Items from a dataset
*-*-*

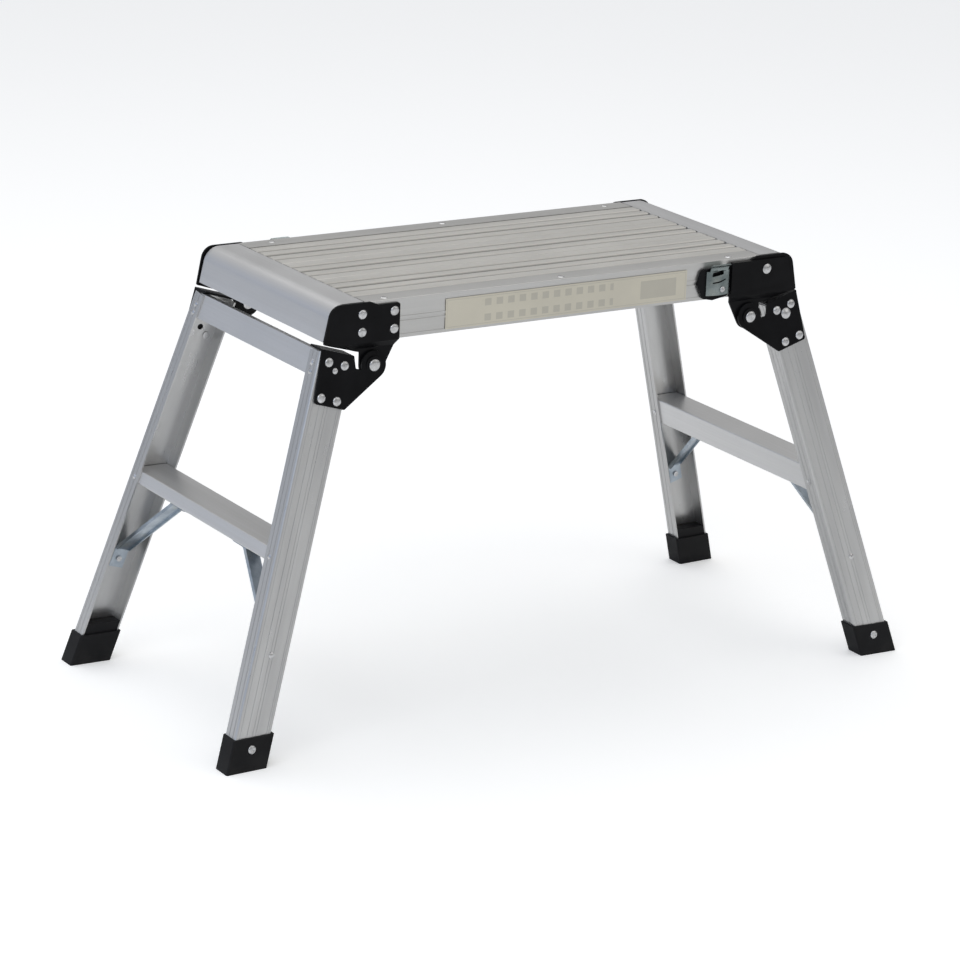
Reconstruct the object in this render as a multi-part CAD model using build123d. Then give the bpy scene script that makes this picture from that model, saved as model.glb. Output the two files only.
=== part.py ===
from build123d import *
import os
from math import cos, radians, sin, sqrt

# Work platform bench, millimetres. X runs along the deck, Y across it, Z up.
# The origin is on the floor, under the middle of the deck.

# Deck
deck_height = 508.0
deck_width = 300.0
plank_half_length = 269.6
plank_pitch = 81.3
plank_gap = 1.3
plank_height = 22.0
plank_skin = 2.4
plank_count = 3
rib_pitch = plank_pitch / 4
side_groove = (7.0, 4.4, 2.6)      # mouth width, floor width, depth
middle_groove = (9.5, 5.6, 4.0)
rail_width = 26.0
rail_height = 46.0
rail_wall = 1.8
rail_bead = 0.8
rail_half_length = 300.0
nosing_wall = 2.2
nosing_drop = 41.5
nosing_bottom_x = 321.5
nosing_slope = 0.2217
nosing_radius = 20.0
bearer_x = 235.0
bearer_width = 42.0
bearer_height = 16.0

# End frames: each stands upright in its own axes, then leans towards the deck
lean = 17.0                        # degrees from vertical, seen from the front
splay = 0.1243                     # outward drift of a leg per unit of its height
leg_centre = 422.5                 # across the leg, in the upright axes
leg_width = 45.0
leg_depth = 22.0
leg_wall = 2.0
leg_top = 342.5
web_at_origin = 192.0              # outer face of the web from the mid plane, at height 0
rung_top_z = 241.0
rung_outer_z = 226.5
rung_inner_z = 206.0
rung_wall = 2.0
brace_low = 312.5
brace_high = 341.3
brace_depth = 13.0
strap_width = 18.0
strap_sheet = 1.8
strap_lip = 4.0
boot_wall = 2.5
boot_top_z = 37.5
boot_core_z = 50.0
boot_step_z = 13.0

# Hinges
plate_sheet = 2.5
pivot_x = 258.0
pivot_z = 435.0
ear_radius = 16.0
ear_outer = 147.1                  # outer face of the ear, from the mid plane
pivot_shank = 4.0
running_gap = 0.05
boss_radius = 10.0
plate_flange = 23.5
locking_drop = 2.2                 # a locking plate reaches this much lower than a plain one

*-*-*

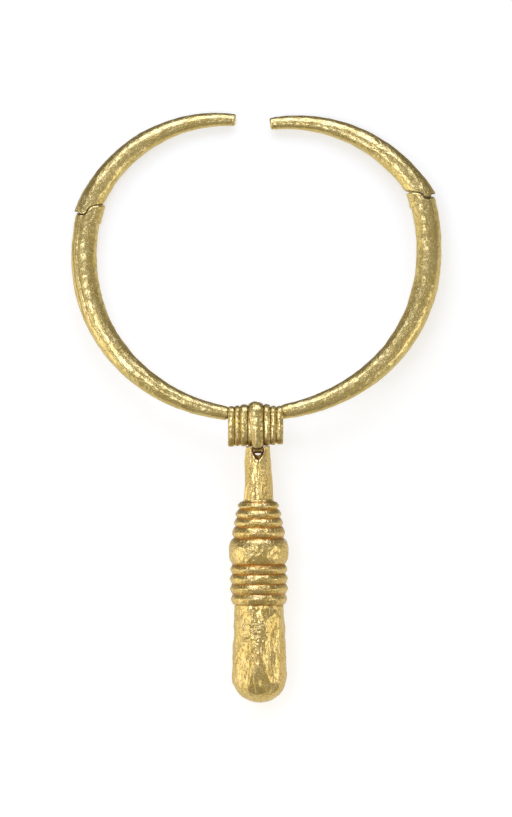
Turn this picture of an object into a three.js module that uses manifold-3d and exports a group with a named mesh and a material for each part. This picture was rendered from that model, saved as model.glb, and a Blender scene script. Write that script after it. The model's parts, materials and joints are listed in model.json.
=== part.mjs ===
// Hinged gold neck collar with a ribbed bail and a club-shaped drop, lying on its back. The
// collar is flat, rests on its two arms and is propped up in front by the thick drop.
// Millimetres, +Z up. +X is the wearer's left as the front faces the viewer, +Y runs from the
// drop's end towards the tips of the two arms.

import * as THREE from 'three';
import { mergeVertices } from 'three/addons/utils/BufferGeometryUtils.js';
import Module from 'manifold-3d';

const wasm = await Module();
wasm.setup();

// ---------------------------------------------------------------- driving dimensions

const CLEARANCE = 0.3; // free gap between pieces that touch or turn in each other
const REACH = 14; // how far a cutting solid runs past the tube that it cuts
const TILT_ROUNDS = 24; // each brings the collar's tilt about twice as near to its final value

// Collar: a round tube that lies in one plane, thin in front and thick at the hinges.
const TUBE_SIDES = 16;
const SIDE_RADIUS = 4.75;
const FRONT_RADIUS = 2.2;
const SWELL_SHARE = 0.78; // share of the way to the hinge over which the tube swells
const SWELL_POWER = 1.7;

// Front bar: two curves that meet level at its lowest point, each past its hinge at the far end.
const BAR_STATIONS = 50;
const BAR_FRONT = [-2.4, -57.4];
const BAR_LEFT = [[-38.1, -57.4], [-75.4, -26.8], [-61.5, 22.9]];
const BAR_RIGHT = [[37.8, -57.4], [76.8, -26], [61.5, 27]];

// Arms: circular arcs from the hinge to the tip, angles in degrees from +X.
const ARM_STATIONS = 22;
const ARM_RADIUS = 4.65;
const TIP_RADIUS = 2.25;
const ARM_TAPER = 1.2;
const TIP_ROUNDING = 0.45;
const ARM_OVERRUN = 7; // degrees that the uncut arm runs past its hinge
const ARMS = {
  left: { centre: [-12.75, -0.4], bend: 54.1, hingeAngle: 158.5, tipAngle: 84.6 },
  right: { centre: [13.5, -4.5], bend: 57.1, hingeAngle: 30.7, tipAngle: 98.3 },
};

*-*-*

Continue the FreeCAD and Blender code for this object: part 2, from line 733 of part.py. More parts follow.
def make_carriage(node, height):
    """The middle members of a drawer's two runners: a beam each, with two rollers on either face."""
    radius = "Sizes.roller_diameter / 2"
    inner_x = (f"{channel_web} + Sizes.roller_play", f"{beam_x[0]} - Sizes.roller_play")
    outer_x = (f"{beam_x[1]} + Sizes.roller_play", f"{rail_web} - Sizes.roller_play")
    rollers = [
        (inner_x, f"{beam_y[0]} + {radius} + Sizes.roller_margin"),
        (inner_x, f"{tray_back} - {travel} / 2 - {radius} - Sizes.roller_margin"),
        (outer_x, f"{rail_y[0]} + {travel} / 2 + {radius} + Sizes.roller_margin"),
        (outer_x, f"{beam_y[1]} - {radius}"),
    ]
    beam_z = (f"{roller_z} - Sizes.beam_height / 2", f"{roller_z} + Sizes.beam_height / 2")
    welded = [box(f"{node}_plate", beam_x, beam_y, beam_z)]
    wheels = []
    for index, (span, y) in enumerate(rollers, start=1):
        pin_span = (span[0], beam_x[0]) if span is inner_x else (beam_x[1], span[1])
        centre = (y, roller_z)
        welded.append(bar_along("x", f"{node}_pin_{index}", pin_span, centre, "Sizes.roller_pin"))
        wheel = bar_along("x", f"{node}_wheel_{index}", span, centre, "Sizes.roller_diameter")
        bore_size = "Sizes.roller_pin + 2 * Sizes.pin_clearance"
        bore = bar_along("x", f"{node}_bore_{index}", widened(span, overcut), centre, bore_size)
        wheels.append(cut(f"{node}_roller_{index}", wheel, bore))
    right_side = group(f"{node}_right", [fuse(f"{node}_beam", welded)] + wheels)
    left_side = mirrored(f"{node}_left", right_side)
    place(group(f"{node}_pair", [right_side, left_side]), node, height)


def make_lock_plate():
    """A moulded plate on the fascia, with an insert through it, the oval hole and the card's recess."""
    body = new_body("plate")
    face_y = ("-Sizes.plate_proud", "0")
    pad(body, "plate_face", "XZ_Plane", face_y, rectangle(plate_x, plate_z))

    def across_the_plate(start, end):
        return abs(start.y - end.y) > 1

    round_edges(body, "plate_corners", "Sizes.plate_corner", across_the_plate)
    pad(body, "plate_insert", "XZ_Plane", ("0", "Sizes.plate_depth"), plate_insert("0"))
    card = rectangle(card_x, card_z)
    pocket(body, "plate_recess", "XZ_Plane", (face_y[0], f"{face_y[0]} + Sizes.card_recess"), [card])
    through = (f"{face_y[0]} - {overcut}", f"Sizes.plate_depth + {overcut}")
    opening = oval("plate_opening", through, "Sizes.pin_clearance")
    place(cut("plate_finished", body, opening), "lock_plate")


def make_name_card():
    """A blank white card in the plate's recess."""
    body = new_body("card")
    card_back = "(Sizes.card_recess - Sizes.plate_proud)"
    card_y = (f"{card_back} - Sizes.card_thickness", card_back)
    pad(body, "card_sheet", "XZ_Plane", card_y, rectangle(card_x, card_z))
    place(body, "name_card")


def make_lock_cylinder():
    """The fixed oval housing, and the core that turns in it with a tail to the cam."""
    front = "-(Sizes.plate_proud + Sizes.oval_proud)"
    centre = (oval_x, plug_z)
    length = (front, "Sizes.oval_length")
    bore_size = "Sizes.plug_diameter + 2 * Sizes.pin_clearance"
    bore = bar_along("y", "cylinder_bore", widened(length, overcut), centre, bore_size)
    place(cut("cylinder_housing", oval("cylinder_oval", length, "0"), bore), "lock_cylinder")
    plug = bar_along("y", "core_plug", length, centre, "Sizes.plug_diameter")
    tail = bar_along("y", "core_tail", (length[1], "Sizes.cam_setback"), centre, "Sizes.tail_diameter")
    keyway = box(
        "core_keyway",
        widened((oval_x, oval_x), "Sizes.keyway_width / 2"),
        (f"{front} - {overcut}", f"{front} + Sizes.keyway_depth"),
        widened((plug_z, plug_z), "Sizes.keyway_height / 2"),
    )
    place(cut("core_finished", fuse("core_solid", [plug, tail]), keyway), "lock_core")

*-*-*

WHAT IS EXPECTED: From the listing above, output exactly the run of lines that starts with the line containing "Reconstruct the object" and ends with the line containing "boot_step_z = 13.0".

CORRECT ANSWER:
Reconstruct the object in this render as a multi-part CAD model using build123d. Then give the bpy scene script that makes this picture from that model, saved as model.glb. Output the two files only.
=== part.py ===
from build123d import *
import os
from math import cos, radians, sin, sqrt

# Work platform bench, millimetres. X runs along the deck, Y across it, Z up.
# The origin is on the floor, under the middle of the deck.

# Deck
deck_height = 508.0
deck_width = 300.0
plank_half_length = 269.6
plank_pitch = 81.3
plank_gap = 1.3
plank_height = 22.0
plank_skin = 2.4
plank_count = 3
rib_pitch = plank_pitch / 4
side_groove = (7.0, 4.4, 2.6)      # mouth width, floor width, depth
middle_groove = (9.5, 5.6, 4.0)
rail_width = 26.0
rail_height = 46.0
rail_wall = 1.8
rail_bead = 0.8
rail_half_length = 300.0
nosing_wall = 2.2
nosing_drop = 41.5
nosing_bottom_x = 321.5
nosing_slope = 0.2217
nosing_radius = 20.0
bearer_x = 235.0
bearer_width = 42.0
bearer_height = 16.0

# End frames: each stands upright in its own axes, then leans towards the deck
lean = 17.0                        # degrees from vertical, seen from the front
splay = 0.1243                     # outward drift of a leg per unit of its height
leg_centre = 422.5                 # across the leg, in the upright axes
leg_width = 45.0
leg_depth = 22.0
leg_wall = 2.0
leg_top = 342.5
web_at_origin = 192.0              # outer face of the web from the mid plane, at height 0
rung_top_z = 241.0
rung_outer_z = 226.5
rung_inner_z = 206.0
rung_wall = 2.0
brace_low = 312.5
brace_high = 341.3
brace_depth = 13.0
strap_width = 18.0
strap_sheet = 1.8
strap_lip = 4.0
boot_wall = 2.5
boot_top_z = 37.5
boot_core_z = 50.0
boot_step_z = 13.0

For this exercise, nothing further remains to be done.